_Exercise goal:_
Every entry that follows needs to be repeated exactly.
- - - - -
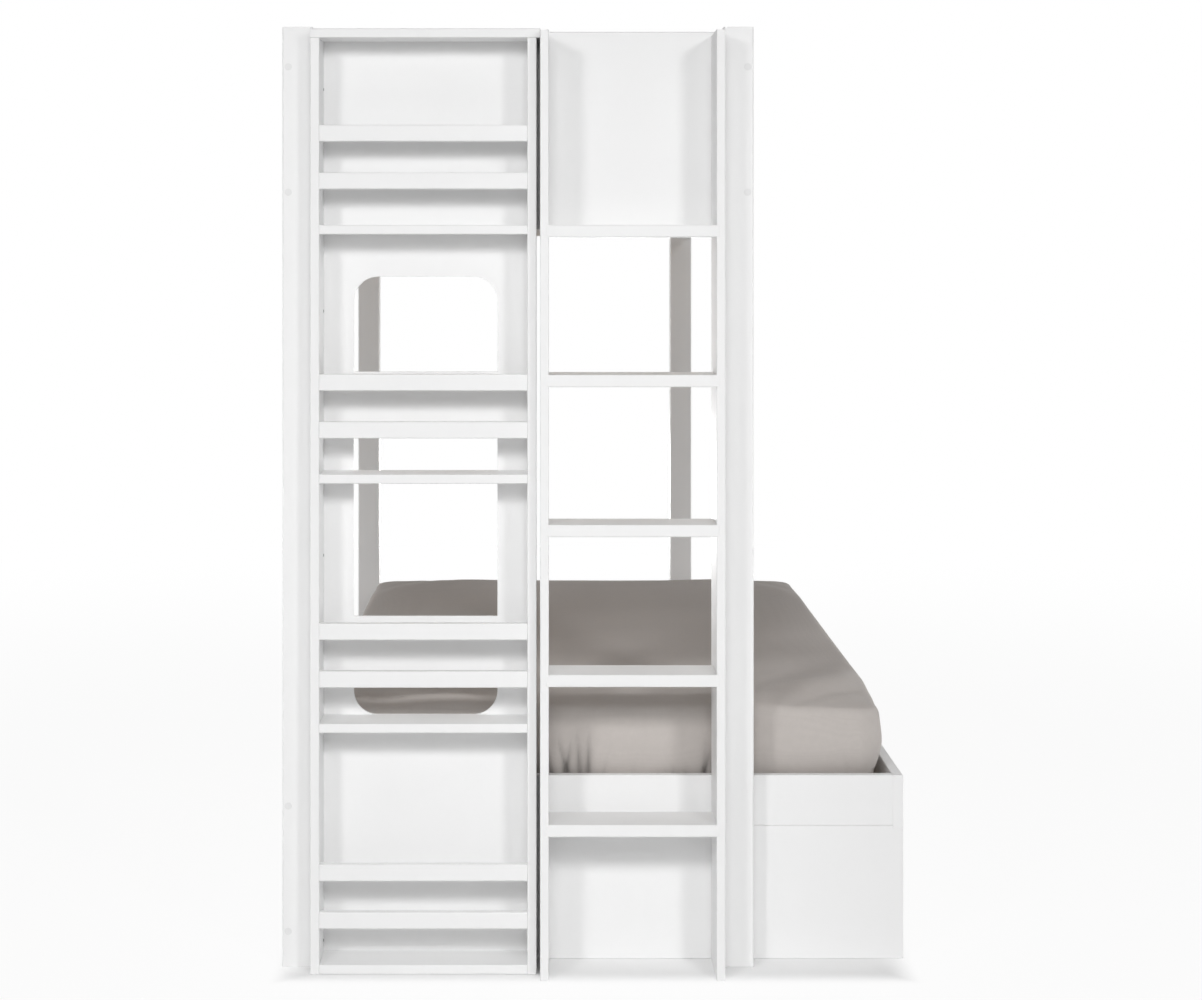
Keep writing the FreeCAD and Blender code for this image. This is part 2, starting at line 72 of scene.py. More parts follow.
# %% [markdown]
# ## Shader nodes in few words
#
# A material is a small graph. Two helpers keep its text short: one adds a node and sets it up in
# the same line, the other opens a node group with named inputs and outputs, so that an effect such
# as a paint film or a weave is built once and placed in several materials with its own values.

# %% Helpers for nodes
def add(tree, kind, **settings):
    """A node, with its settings in small letters and its sockets in capitals."""
    node = tree.nodes.new(kind)
    for key, value in settings.items():
        if key[0].isupper():
            node.inputs[key.replace("_", " ")].default_value = value
        else:
            setattr(node, key, value)
    return node


def group(name, inputs, outputs):
    """A node group with its input and output nodes."""
    tree = bpy.data.node_groups.new(name, "ShaderNodeTree")
    for label, kind, value in inputs:
        socket = tree.interface.new_socket(name=label, in_out="INPUT", socket_type=kind)
        socket.default_value = value
    for label, kind in outputs:
        tree.interface.new_socket(name=label, in_out="OUTPUT", socket_type=kind)
    return tree, add(tree, "NodeGroupInput"), add(tree, "NodeGroupOutput")


def join(tree, start, end):
    """A link between two sockets."""
    tree.links.new(start, end)


def math_node(tree, operation, first, second):
    """A math node fed by sockets or plain numbers."""
    node = add(tree, "ShaderNodeMath", operation=operation)
    for socket, value in zip(node.inputs, (first, second)):
        if isinstance(value, (int, float)):
            socket.default_value = value
        else:
            join(tree, value, socket)
    return node.outputs["Value"]


COLOUR = "NodeSocketColor"
NUMBER = "NodeSocketFloat"
VECTOR = "NodeSocketVector"
print("node helpers are ready")

# %% [markdown]
# ## Paint film
#
# Sprayed paint on board is never quite even: the film pulls into a fine orange peel, and its tone
# and gloss drift a little over a hand's width. One slow noise drives tone and gloss, one fast
# noise drives the height of the peel. Both read the object's own coordinates, so the film stays
# on a drawer when it rolls out.

# %% Paint film group
def paint_film():
    """The colour, roughness and height of a sprayed film of paint."""
    tree, start, end = group(
        "paint_film",
        [("Colour", COLOUR, (1, 1, 1, 1)), ("Drift", NUMBER, 0.02), ("Gloss drift", NUMBER, 0.08),
         ("Roughness", NUMBER, 0.45)],
        [("Colour", COLOUR), ("Roughness", NUMBER), ("Height", NUMBER)])
    place = add(tree, "ShaderNodeTexCoord").outputs["Object"]
    slow = add(tree, "ShaderNodeTexNoise", Scale=5.0, Detail=3.0, Roughness=0.55)
    peel = add(tree, "ShaderNodeTexNoise", Scale=420.0, Detail=2.0, Roughness=0.5)
    for texture in (slow, peel):
        join(tree, place, texture.inputs["Vector"])
    drift = math_node(tree, "MULTIPLY", slow.outputs["Fac"], start.outputs["Drift"])
    keep = math_node(tree, "SUBTRACT", 1.0, drift)
    shade = add(tree, "ShaderNodeVectorMath", operation="SCALE")
    join(tree, start.outputs["Colour"], shade.inputs[0])
    join(tree, keep, shade.inputs["Scale"])
    join(tree, shade.outputs["Vector"], end.inputs["Colour"])
    centred = math_node(tree, "SUBTRACT", slow.outputs["Fac"], 0.5)
    gloss = math_node(tree, "MULTIPLY", centred, start.outputs["Gloss drift"])
    join(tree, math_node(tree, "ADD", start.outputs["Roughness"], gloss), end.inputs["Roughness"])
    join(tree, peel.outputs["Fac"], end.inputs["Height"])
    return tree


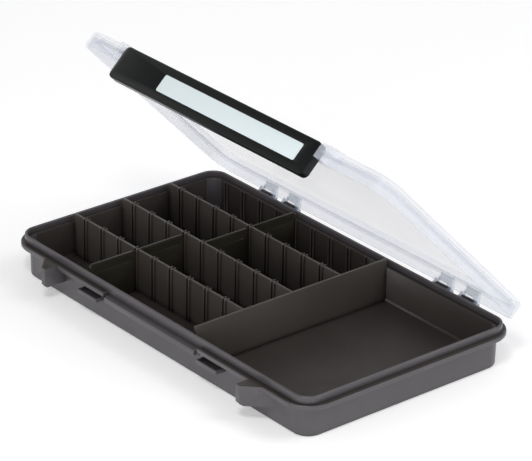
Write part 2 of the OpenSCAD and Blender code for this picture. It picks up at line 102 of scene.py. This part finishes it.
def cloudy(tree, scale, detail, stretch=(1, 1, 1)):
    # soft noise on object coordinates, pulled out along the axes
    place = addNode(tree, "ShaderNodeTexCoord")
    mapping = addNode(tree, "ShaderNodeMapping", {"Scale": stretch})
    noise = addNode(tree, "ShaderNodeTexNoise", {"Scale": scale, "Detail": detail})
    tree.links.new(place.outputs["Object"], mapping.inputs["Vector"])
    tree.links.new(mapping.outputs["Vector"], noise.inputs["Vector"])
    return noise.outputs["Fac"]


def spread(tree, source, low, high, band="whole"):
    fromLow, fromHigh = bands[band]
    remap = addNode(tree, "ShaderNodeMapRange",
                    {"From Min": fromLow, "From Max": fromHigh, "To Min": low, "To Max": high})
    tree.links.new(source, remap.inputs["Value"])
    return remap.outputs["Result"]


def blendColours(tree, share, first, second):
    # share is a socket, and each colour is a "#rrggbb" code or another colour socket
    mix = addNode(tree, "ShaderNodeMix", data_type="RGBA")
    tree.links.new(share, mix.inputs["Factor"])
    for socket, colour in (("A", first), ("B", second)):
        target = [s for s in mix.inputs if s.name == socket and s.type == "RGBA"][0]
        if isinstance(colour, str):
            target.default_value = paint(colour)
        else:
            tree.links.new(colour, target)
    return [s for s in mix.outputs if s.type == "RGBA"][0]


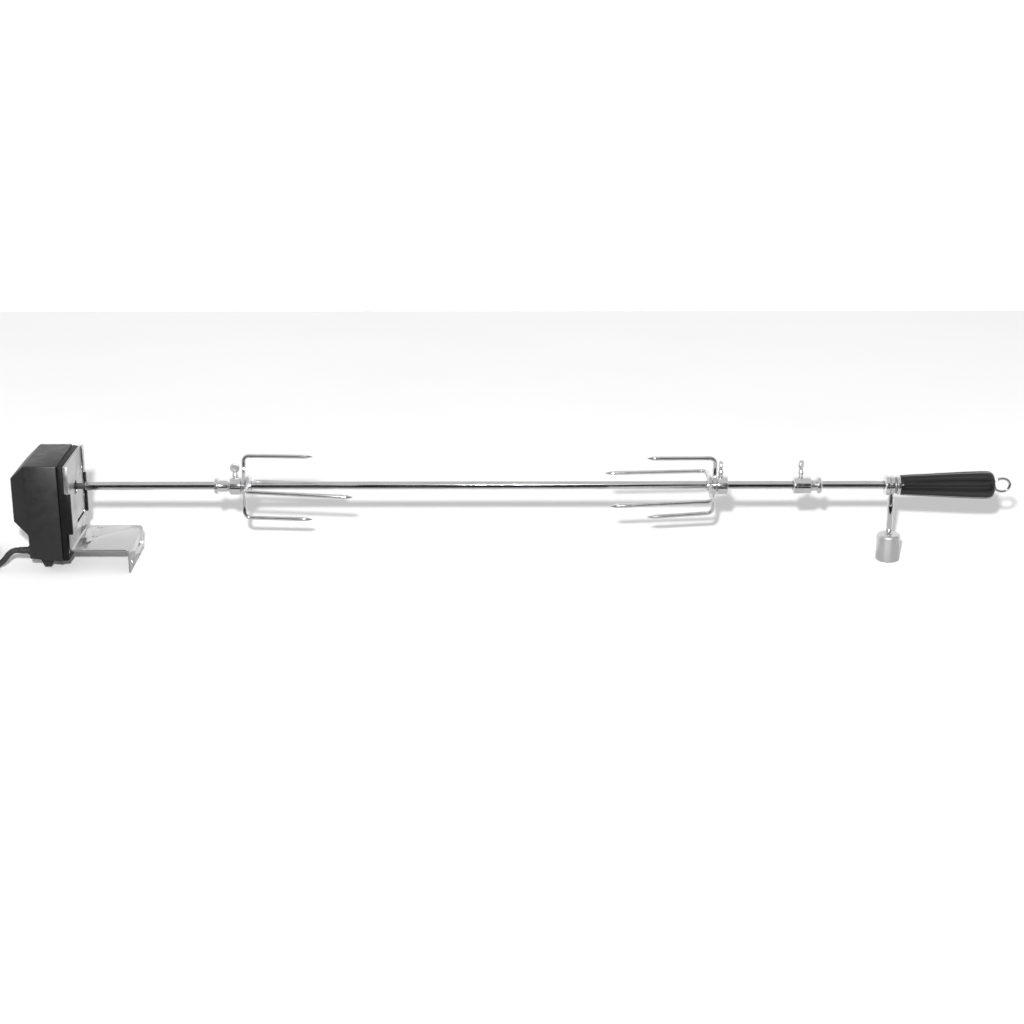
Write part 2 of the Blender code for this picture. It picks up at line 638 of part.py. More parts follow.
- - - - -
_Solution:_
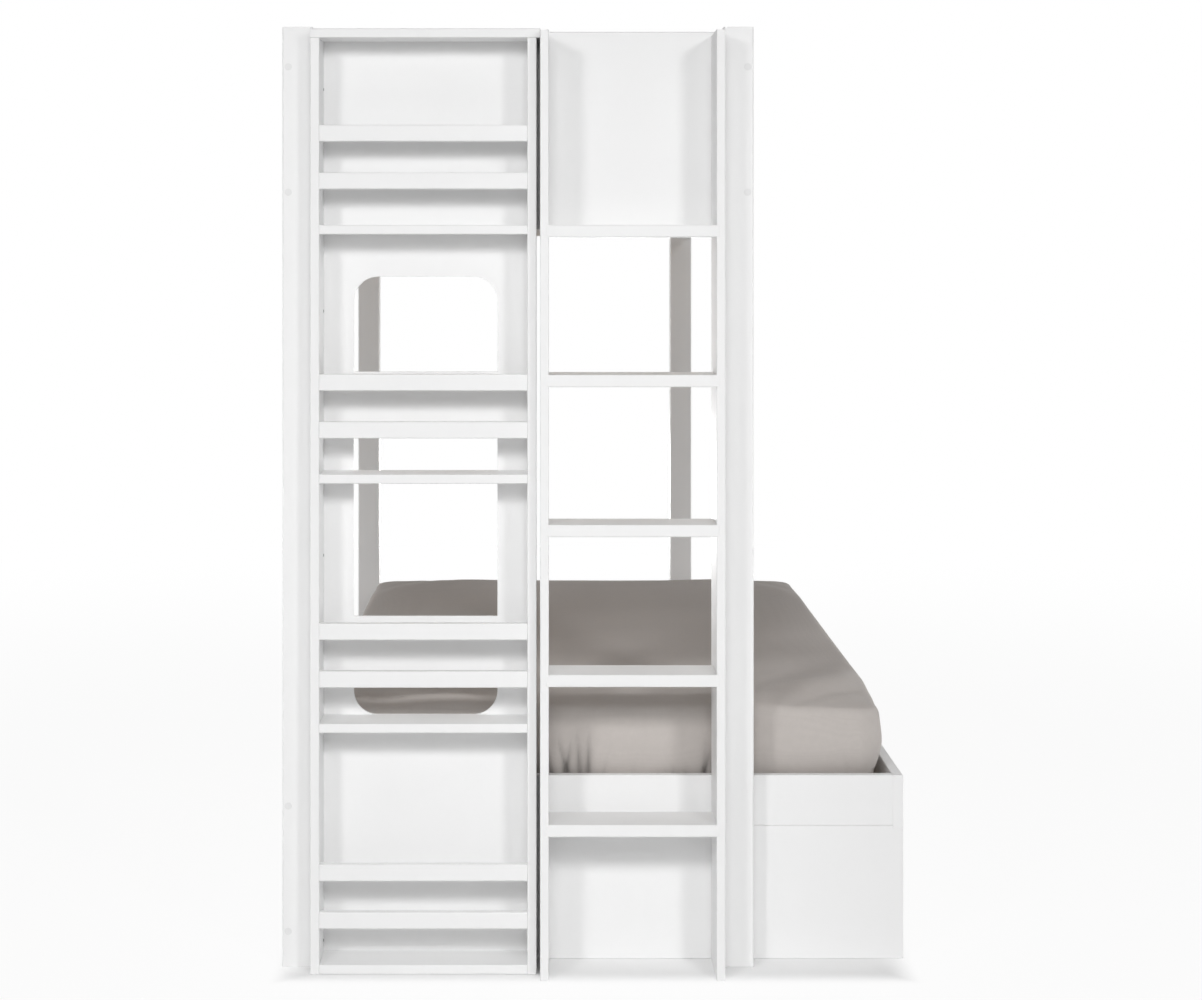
Keep writing the FreeCAD and Blender code for this image. This is part 2, starting at line 72 of scene.py. More parts follow.
# %% [markdown]
# ## Shader nodes in few words
#
# A material is a small graph. Two helpers keep its text short: one adds a node and sets it up in
# the same line, the other opens a node group with named inputs and outputs, so that an effect such
# as a paint film or a weave is built once and placed in several materials with its own values.

# %% Helpers for nodes
def add(tree, kind, **settings):
    """A node, with its settings in small letters and its sockets in capitals."""
    node = tree.nodes.new(kind)
    for key, value in settings.items():
        if key[0].isupper():
            node.inputs[key.replace("_", " ")].default_value = value
        else:
            setattr(node, key, value)
    return node


def group(name, inputs, outputs):
    """A node group with its input and output nodes."""
    tree = bpy.data.node_groups.new(name, "ShaderNodeTree")
    for label, kind, value in inputs:
        socket = tree.interface.new_socket(name=label, in_out="INPUT", socket_type=kind)
        socket.default_value = value
    for label, kind in outputs:
        tree.interface.new_socket(name=label, in_out="OUTPUT", socket_type=kind)
    return tree, add(tree, "NodeGroupInput"), add(tree, "NodeGroupOutput")


def join(tree, start, end):
    """A link between two sockets."""
    tree.links.new(start, end)


def math_node(tree, operation, first, second):
    """A math node fed by sockets or plain numbers."""
    node = add(tree, "ShaderNodeMath", operation=operation)
    for socket, value in zip(node.inputs, (first, second)):
        if isinstance(value, (int, float)):
            socket.default_value = value
        else:
            join(tree, value, socket)
    return node.outputs["Value"]


COLOUR = "NodeSocketColor"
NUMBER = "NodeSocketFloat"
VECTOR = "NodeSocketVector"
print("node helpers are ready")

# %% [markdown]
# ## Paint film
#
# Sprayed paint on board is never quite even: the film pulls into a fine orange peel, and its tone
# and gloss drift a little over a hand's width. One slow noise drives tone and gloss, one fast
# noise drives the height of the peel. Both read the object's own coordinates, so the film stays
# on a drawer when it rolls out.

# %% Paint film group
def paint_film():
    """The colour, roughness and height of a sprayed film of paint."""
    tree, start, end = group(
        "paint_film",
        [("Colour", COLOUR, (1, 1, 1, 1)), ("Drift", NUMBER, 0.02), ("Gloss drift", NUMBER, 0.08),
         ("Roughness", NUMBER, 0.45)],
        [("Colour", COLOUR), ("Roughness", NUMBER), ("Height", NUMBER)])
    place = add(tree, "ShaderNodeTexCoord").outputs["Object"]
    slow = add(tree, "ShaderNodeTexNoise", Scale=5.0, Detail=3.0, Roughness=0.55)
    peel = add(tree, "ShaderNodeTexNoise", Scale=420.0, Detail=2.0, Roughness=0.5)
    for texture in (slow, peel):
        join(tree, place, texture.inputs["Vector"])
    drift = math_node(tree, "MULTIPLY", slow.outputs["Fac"], start.outputs["Drift"])
    keep = math_node(tree, "SUBTRACT", 1.0, drift)
    shade = add(tree, "ShaderNodeVectorMath", operation="SCALE")
    join(tree, start.outputs["Colour"], shade.inputs[0])
    join(tree, keep, shade.inputs["Scale"])
    join(tree, shade.outputs["Vector"], end.inputs["Colour"])
    centred = math_node(tree, "SUBTRACT", slow.outputs["Fac"], 0.5)
    gloss = math_node(tree, "MULTIPLY", centred, start.outputs["Gloss drift"])
    join(tree, math_node(tree, "ADD", start.outputs["Roughness"], gloss), end.inputs["Roughness"])
    join(tree, peel.outputs["Fac"], end.inputs["Height"])
    return tree


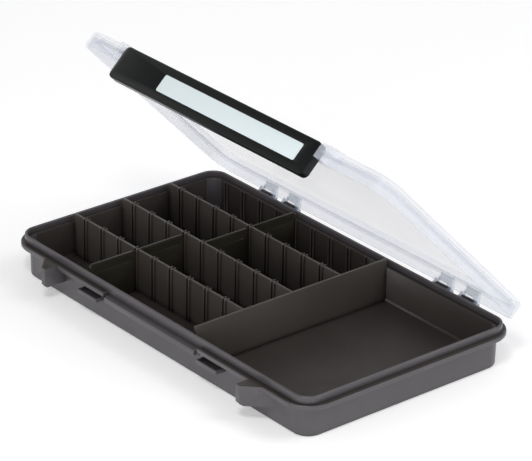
Write part 2 of the OpenSCAD and Blender code for this picture. It picks up at line 102 of scene.py. This part finishes it.
def cloudy(tree, scale, detail, stretch=(1, 1, 1)):
    # soft noise on object coordinates, pulled out along the axes
    place = addNode(tree, "ShaderNodeTexCoord")
    mapping = addNode(tree, "ShaderNodeMapping", {"Scale": stretch})
    noise = addNode(tree, "ShaderNodeTexNoise", {"Scale": scale, "Detail": detail})
    tree.links.new(place.outputs["Object"], mapping.inputs["Vector"])
    tree.links.new(mapping.outputs["Vector"], noise.inputs["Vector"])
    return noise.outputs["Fac"]


def spread(tree, source, low, high, band="whole"):
    fromLow, fromHigh = bands[band]
    remap = addNode(tree, "ShaderNodeMapRange",
                    {"From Min": fromLow, "From Max": fromHigh, "To Min": low, "To Max": high})
    tree.links.new(source, remap.inputs["Value"])
    return remap.outputs["Result"]


def blendColours(tree, share, first, second):
    # share is a socket, and each colour is a "#rrggbb" code or another colour socket
    mix = addNode(tree, "ShaderNodeMix", data_type="RGBA")
    tree.links.new(share, mix.inputs["Factor"])
    for socket, colour in (("A", first), ("B", second)):
        target = [s for s in mix.inputs if s.name == socket and s.type == "RGBA"][0]
        if isinstance(colour, str):
            target.default_value = paint(colour)
        else:
            tree.links.new(colour, target)
    return [s for s in mix.outputs if s.type == "RGBA"][0]


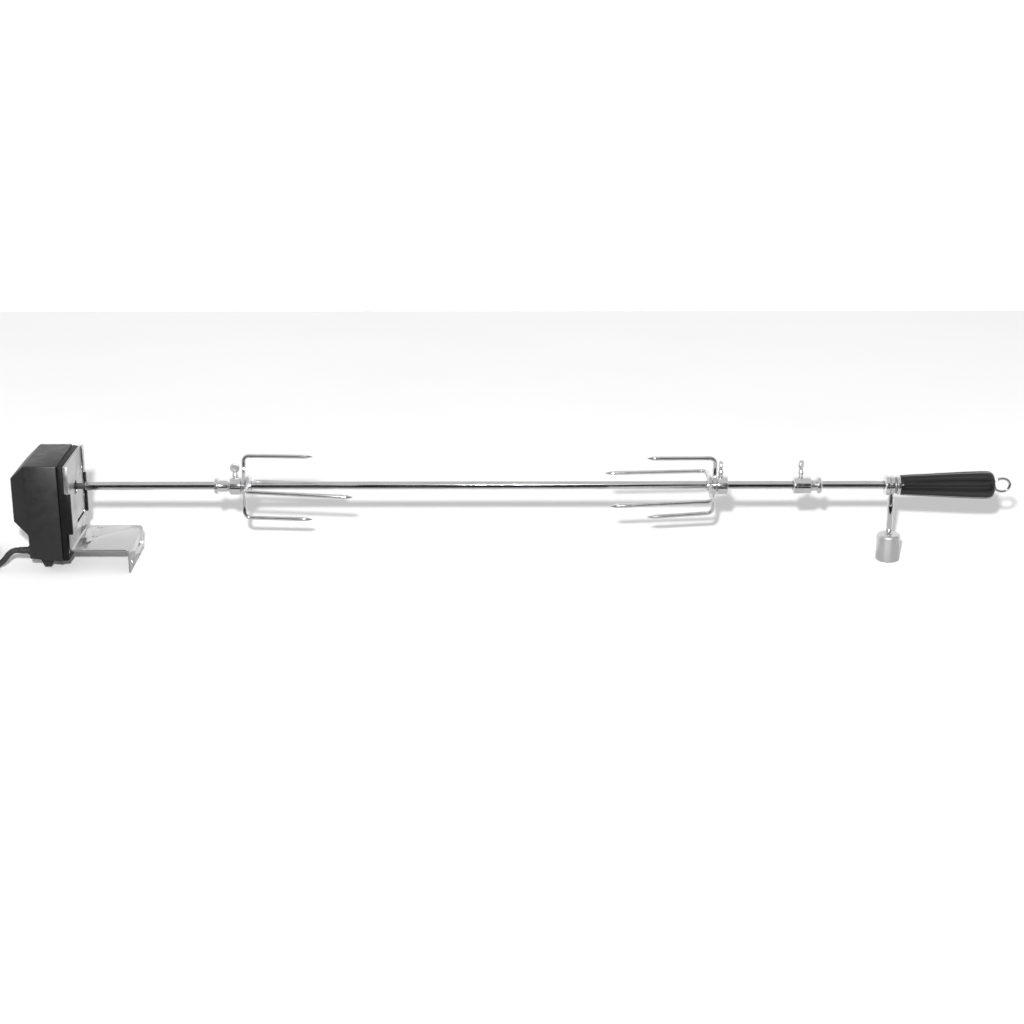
Write part 2 of the Blender code for this picture. It picks up at line 638 of part.py. More parts follow.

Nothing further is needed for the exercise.